Molitor’s roster was not fortified by expensive new free agents — catcher Jason Castro and reliever Matt Belisle were the big off-season additions — and he lost his closer, Brandon Kintzler, to a trade when the team slumped in late July.
Before that, though, the Twins had spent more than a month in first place, from mid-May to mid-June. They came alive again in August, with young players like Jose Berrios, Byron Buxton, Max Kepler and Eddie Rosario making good on their promise.
The Diamondbacks, likewise, recovered emphatically after a dismal season. They went 69-93 last year, costing Manager Chip Hale his job. Mike Hazen, the new general manager, had worked with Lovullo in Boston, and he hired him as Hale’s replacement.

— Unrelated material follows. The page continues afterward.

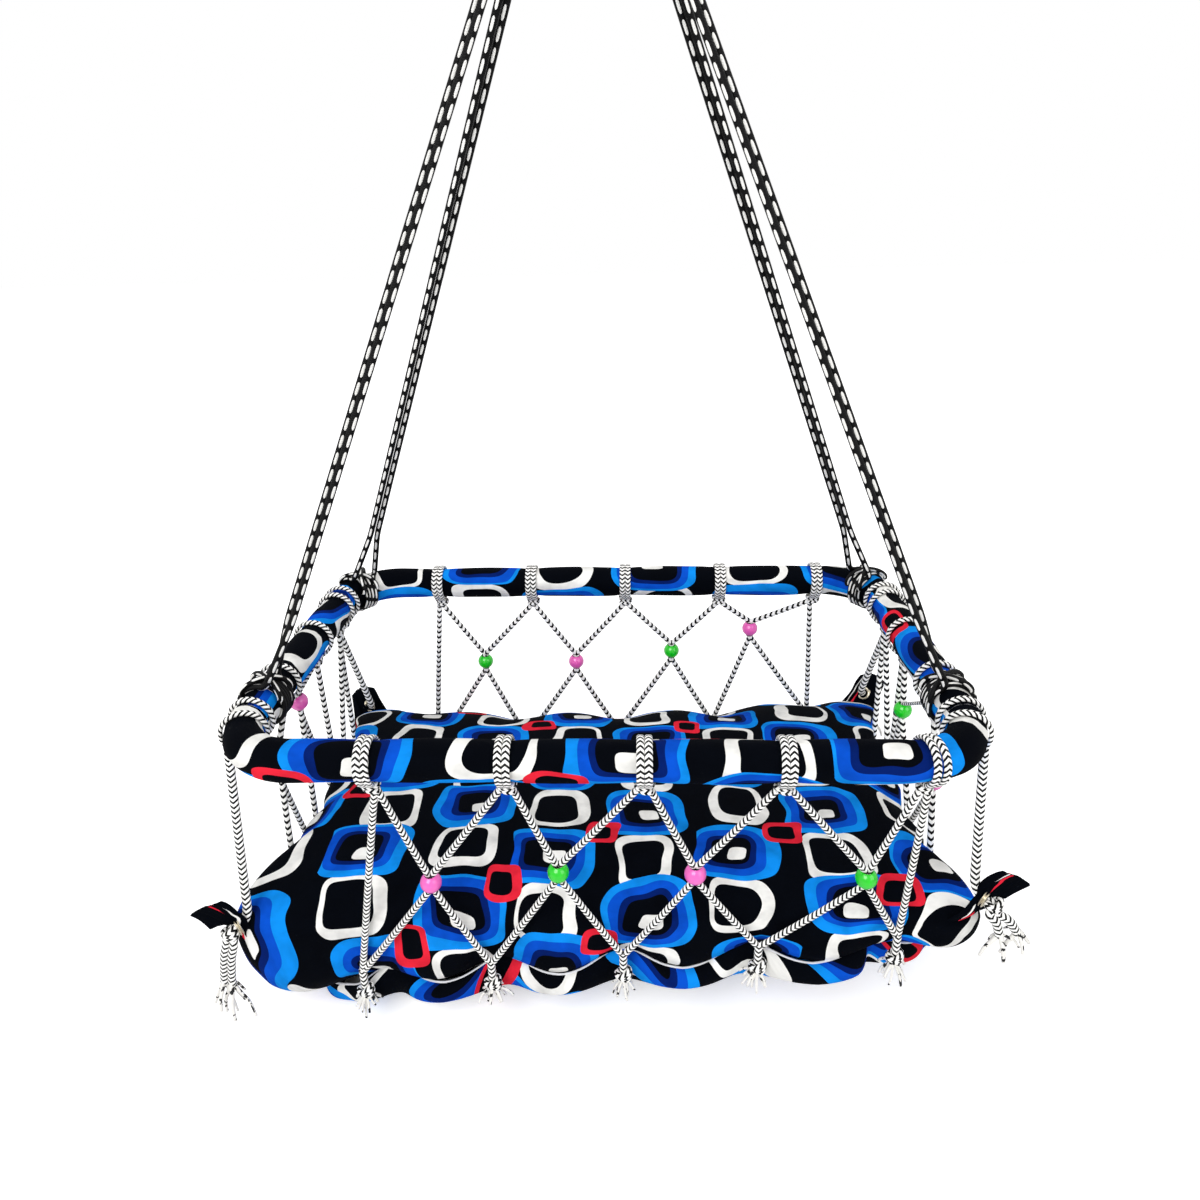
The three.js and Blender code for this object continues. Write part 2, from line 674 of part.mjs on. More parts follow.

“I thought they had a nice group of talented players that had gotten off to a bad start and then were kind of in this spiral of just being O.K. — that’s what it seemed like from the other dugout last year,” Lovullo said earlier this season.
“But I saw Paul Goldschmidt and Chris Owings and Jake Lamb and Zack Greinke and a couple of young, fresh arms that looked like they had a lot of ability,” Lovullo added. “I felt like it wasn’t going to be a rebuild. I felt like there was a potential for us to do something that could be special.”
They have done it through better health, a few important additions — especially catcher Chris Iannetta, closer Fernando Rodney and outfielder J. D. Martinez — and a more sophisticated analytical approach that includes detailed game preparation for pitchers with Dan Haren, the retired All-Star right-hander.
The result was a more dangerous lineup, a stingier pitching staff, and the Diamondbacks’ first winning season since 2011, the last time they reached the postseason. They will return on Wednesday when they host the N.L. wild card game at Chase Field.
A.L.: 2) Joe Girardi, Yankees; 3) Terry Francona, Indians.
N.L.: 2) Bud Black, Rockies; 3) Craig Counsell, Brewers.